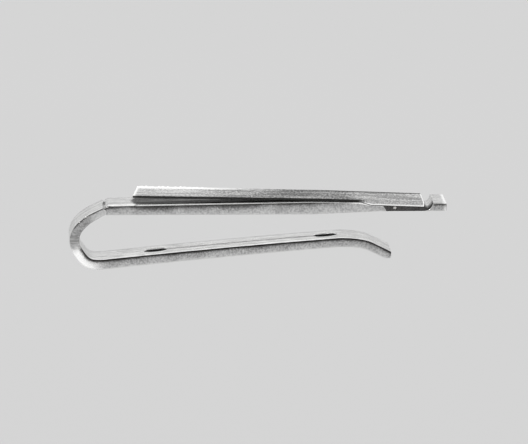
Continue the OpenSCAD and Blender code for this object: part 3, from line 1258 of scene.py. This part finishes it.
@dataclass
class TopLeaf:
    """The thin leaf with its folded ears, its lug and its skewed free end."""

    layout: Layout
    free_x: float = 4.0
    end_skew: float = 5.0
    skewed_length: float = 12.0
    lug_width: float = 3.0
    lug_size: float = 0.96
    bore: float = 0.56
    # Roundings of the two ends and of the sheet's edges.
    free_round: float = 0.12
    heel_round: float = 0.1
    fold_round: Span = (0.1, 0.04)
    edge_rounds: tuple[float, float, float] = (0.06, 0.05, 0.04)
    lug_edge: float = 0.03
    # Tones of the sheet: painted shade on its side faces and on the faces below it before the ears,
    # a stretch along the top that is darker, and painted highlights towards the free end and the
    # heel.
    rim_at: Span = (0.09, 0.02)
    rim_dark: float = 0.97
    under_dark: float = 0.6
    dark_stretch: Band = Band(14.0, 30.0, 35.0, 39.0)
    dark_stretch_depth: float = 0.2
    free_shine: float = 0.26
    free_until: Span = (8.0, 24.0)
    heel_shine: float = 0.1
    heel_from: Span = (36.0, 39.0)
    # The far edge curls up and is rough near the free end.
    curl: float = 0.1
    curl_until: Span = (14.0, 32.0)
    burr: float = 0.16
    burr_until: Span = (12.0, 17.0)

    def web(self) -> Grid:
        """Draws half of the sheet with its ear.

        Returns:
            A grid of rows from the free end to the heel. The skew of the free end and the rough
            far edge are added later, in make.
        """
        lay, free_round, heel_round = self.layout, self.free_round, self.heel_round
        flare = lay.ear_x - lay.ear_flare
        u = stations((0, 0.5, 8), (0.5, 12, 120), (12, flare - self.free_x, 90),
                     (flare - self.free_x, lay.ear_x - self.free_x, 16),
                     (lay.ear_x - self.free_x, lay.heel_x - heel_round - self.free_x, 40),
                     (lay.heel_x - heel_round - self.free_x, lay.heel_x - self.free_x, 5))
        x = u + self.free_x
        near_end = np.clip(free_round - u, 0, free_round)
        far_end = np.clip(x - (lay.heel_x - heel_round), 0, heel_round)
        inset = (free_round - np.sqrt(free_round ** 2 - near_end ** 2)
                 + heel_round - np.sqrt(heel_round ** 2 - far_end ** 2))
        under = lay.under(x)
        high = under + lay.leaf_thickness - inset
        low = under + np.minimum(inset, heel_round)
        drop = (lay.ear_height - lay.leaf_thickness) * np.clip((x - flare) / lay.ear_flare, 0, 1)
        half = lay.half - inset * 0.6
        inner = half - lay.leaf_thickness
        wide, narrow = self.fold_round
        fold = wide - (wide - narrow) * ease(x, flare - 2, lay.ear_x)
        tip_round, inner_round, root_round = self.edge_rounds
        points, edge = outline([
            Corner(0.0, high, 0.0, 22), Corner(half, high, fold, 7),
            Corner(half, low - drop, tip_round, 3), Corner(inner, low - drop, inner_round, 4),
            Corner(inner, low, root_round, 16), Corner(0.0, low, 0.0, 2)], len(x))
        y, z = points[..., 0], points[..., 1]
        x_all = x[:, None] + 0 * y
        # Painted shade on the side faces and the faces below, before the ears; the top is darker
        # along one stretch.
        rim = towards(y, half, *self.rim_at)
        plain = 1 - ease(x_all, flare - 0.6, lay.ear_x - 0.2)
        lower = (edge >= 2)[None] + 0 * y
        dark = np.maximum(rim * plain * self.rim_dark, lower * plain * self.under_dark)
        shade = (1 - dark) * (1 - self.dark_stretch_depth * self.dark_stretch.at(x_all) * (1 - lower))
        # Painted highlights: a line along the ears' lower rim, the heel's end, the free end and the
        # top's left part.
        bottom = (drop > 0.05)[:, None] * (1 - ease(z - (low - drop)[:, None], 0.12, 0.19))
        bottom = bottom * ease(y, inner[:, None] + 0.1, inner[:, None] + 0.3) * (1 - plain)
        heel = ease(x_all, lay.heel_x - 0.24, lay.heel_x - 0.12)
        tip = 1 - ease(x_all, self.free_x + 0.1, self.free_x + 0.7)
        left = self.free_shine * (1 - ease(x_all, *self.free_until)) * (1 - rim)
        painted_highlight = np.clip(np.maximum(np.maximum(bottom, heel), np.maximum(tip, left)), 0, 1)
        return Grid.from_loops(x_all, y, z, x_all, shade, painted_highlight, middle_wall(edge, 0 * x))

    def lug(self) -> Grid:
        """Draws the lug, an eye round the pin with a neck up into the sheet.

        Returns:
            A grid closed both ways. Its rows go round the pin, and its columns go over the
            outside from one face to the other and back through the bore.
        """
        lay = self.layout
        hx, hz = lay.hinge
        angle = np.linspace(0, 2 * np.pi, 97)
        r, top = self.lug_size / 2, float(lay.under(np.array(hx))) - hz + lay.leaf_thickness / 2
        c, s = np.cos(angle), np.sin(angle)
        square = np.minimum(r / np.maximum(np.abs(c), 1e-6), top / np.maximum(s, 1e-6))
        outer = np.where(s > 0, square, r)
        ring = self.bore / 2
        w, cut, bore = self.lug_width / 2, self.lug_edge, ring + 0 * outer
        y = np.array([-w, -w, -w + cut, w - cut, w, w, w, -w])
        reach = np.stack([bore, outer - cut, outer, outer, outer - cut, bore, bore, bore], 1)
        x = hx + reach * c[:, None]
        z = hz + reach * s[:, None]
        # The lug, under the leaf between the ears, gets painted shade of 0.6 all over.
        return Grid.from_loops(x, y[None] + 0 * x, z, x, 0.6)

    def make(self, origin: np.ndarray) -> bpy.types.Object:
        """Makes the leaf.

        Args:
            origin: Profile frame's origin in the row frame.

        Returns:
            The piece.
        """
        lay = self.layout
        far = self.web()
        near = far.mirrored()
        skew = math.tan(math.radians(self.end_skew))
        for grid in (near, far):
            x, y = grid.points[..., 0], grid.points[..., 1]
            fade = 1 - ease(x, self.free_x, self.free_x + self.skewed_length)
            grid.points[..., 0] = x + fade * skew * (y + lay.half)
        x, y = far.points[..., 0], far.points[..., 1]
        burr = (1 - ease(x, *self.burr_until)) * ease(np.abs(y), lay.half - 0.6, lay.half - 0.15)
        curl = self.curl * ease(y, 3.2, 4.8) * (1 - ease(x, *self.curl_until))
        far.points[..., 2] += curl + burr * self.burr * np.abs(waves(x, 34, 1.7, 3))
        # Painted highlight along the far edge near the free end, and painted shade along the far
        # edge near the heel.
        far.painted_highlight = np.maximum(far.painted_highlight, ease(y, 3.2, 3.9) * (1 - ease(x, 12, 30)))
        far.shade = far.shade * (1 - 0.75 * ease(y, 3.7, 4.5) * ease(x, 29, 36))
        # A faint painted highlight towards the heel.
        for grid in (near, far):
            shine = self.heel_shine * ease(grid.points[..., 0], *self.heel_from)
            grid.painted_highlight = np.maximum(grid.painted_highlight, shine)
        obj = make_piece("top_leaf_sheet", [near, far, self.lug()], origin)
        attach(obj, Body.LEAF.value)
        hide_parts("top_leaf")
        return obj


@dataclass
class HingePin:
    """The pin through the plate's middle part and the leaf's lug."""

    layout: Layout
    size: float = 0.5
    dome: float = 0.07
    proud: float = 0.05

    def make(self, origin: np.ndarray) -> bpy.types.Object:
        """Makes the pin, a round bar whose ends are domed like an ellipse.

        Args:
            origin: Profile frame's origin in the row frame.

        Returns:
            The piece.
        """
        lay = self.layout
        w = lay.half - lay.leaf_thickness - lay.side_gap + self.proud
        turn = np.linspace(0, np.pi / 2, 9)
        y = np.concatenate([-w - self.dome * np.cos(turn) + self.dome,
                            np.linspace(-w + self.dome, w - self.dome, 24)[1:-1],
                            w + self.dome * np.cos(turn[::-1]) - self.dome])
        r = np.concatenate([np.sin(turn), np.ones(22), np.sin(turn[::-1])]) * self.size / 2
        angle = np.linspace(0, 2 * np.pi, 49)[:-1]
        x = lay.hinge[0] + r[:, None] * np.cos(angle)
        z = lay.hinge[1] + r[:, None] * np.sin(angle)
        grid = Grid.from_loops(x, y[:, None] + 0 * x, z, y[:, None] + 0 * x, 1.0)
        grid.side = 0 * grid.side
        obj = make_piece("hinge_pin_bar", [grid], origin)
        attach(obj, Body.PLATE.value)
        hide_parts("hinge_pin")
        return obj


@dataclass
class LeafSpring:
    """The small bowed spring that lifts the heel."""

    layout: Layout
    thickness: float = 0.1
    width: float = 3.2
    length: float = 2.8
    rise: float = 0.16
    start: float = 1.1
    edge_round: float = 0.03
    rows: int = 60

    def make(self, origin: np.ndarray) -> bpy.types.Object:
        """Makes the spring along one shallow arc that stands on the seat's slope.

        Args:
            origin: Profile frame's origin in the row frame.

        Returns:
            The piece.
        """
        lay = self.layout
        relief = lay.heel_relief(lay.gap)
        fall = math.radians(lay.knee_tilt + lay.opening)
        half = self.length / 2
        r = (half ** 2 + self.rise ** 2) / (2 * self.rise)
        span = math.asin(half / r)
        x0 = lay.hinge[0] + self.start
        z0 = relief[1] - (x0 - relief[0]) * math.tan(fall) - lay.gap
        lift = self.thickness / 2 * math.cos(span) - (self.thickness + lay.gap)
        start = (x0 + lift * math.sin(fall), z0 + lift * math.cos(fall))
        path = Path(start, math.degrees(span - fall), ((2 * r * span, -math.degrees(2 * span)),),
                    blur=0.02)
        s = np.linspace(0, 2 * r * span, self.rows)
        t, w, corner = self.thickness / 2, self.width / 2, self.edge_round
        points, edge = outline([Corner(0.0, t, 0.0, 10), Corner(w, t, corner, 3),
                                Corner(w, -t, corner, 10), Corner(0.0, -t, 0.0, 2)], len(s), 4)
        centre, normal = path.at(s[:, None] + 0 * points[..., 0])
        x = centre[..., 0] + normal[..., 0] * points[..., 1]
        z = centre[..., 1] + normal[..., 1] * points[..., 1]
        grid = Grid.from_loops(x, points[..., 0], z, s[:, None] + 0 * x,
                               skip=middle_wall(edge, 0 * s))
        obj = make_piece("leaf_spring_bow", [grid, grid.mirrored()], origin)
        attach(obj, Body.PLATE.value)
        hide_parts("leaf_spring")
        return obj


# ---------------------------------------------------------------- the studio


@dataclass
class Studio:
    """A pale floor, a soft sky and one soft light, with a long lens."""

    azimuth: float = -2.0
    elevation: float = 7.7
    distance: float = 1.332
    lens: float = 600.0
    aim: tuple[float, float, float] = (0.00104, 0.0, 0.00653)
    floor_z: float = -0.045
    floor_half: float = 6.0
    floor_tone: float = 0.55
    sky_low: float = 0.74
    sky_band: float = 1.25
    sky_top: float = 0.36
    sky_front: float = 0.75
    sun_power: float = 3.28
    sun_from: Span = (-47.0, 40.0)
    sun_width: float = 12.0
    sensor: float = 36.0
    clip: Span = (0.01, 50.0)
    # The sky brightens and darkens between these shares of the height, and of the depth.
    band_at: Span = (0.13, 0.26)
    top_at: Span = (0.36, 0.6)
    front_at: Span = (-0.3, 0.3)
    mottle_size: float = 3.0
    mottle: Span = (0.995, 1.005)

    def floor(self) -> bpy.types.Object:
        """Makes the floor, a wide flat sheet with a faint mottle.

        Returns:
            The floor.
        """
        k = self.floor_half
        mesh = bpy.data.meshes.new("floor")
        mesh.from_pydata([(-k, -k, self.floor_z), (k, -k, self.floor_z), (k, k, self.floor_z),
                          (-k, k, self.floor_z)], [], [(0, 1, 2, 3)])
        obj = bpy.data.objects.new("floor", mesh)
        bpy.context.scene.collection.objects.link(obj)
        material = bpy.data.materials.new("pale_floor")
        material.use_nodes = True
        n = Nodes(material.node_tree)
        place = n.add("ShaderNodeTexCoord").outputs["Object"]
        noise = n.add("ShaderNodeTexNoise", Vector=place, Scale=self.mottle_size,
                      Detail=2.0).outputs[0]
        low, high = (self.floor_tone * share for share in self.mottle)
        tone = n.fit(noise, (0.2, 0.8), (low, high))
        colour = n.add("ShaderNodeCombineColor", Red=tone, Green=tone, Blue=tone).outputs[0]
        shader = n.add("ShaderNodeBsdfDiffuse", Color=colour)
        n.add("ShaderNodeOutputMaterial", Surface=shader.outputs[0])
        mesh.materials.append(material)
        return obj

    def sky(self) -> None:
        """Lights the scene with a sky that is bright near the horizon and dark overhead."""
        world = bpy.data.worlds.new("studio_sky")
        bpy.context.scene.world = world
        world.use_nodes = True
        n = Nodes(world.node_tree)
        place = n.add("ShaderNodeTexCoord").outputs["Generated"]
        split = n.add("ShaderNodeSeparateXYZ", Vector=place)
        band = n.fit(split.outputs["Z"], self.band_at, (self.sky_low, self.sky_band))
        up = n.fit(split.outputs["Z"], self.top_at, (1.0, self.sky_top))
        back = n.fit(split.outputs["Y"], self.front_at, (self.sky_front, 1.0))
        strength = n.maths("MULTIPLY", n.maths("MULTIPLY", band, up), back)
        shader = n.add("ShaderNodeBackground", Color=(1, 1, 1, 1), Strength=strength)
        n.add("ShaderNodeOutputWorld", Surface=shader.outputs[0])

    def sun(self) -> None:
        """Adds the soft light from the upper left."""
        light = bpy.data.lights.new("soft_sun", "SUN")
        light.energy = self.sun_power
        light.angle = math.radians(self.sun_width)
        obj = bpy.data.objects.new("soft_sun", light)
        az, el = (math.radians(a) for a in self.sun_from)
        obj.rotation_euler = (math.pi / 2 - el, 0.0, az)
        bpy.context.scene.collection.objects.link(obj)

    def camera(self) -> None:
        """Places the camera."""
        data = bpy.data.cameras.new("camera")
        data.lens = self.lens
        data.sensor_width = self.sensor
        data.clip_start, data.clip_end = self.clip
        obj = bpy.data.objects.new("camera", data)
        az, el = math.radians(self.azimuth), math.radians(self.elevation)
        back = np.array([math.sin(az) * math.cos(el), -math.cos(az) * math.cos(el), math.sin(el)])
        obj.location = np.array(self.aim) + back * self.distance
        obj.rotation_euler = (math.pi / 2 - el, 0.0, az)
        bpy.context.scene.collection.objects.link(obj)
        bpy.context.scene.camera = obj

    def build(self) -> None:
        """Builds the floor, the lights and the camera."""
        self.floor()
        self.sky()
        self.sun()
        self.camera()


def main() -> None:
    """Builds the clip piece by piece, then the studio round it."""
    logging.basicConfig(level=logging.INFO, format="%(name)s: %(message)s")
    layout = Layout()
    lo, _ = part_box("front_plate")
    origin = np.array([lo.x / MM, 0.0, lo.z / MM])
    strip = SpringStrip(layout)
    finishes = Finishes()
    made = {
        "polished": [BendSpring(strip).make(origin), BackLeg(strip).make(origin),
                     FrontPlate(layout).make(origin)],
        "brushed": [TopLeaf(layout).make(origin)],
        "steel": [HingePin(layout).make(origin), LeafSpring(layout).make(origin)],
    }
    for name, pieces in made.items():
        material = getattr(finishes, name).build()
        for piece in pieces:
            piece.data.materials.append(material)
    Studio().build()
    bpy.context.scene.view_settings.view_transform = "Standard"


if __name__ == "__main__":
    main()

━━━━━━━━━━━━━━━━

→ EXERCISE INSTRUCTIONS
Only the lines from the top of the data through the line that contains "thin leaf with" should be quoted, exactly as they stand.

→ ANSWER TO THIS EXERCISE
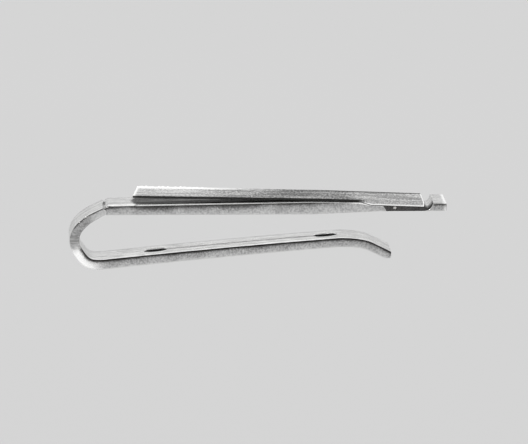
Continue the OpenSCAD and Blender code for this object: part 3, from line 1258 of scene.py. This part finishes it.
@dataclass
class TopLeaf:
    """The thin leaf with its folded ears, its lug and its skewed free end."""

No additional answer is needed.